◆ Exercise brief:
Locate each line below that includes "lifts" and reproduce it.

◆ Task data:
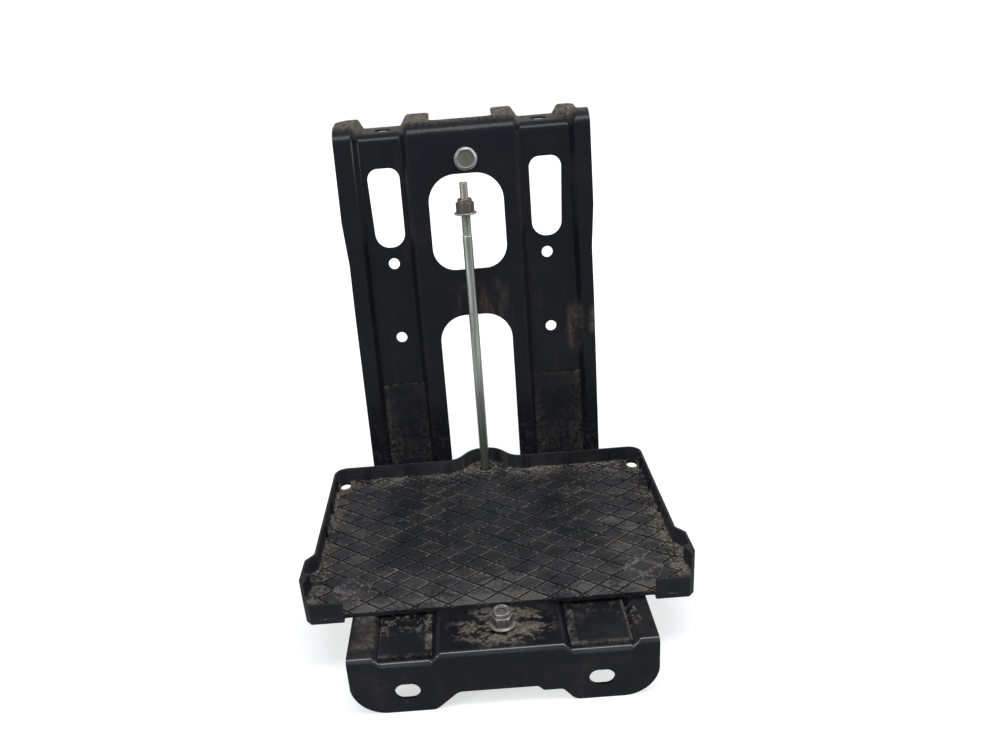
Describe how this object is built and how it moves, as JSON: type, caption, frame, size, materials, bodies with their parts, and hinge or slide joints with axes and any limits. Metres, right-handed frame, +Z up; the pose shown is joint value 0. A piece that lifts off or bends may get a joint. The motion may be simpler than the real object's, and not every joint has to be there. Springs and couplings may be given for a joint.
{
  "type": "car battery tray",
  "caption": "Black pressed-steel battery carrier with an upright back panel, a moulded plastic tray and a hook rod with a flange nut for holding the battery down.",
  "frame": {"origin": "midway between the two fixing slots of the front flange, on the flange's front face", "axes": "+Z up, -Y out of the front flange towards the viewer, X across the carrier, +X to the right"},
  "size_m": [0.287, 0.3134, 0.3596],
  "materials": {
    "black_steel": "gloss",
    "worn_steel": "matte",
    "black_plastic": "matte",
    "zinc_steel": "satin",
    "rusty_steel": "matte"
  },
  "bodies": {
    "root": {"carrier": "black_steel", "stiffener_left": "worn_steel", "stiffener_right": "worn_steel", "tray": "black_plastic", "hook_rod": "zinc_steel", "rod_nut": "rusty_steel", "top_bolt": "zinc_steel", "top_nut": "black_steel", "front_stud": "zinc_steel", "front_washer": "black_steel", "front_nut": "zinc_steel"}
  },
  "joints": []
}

--

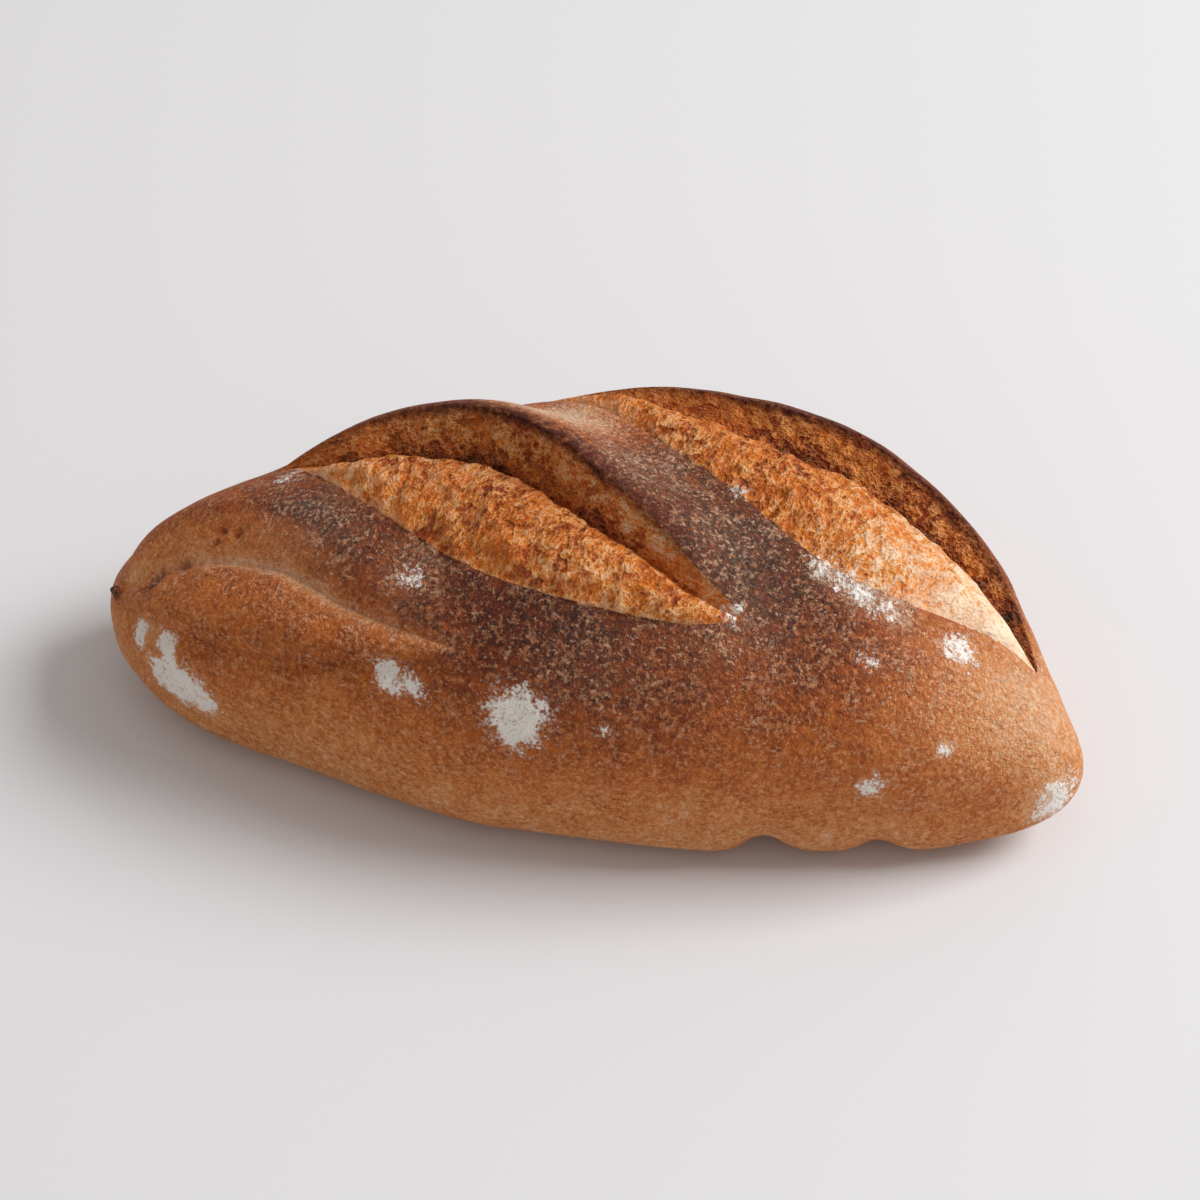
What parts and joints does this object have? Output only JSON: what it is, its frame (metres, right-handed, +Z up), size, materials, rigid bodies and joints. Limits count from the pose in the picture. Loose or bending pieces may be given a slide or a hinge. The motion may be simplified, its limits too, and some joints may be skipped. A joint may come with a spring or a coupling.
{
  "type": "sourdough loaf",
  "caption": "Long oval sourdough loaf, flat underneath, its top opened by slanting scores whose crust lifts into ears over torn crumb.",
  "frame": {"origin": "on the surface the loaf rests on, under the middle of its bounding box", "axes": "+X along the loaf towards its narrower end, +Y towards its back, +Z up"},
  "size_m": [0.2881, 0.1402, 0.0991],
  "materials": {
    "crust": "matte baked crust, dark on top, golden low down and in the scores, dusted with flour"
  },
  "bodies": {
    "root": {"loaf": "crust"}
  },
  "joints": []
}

◆ Task solution:
Describe how this object is built and how it moves, as JSON: type, caption, frame, size, materials, bodies with their parts, and hinge or slide joints with axes and any limits. Metres, right-handed frame, +Z up; the pose shown is joint value 0. A piece that lifts off or bends may get a joint. The motion may be simpler than the real object's, and not every joint has to be there. Springs and couplings may be given for a joint.
  "caption": "Long oval sourdough loaf, flat underneath, its top opened by slanting scores whose crust lifts into ears over torn crumb.",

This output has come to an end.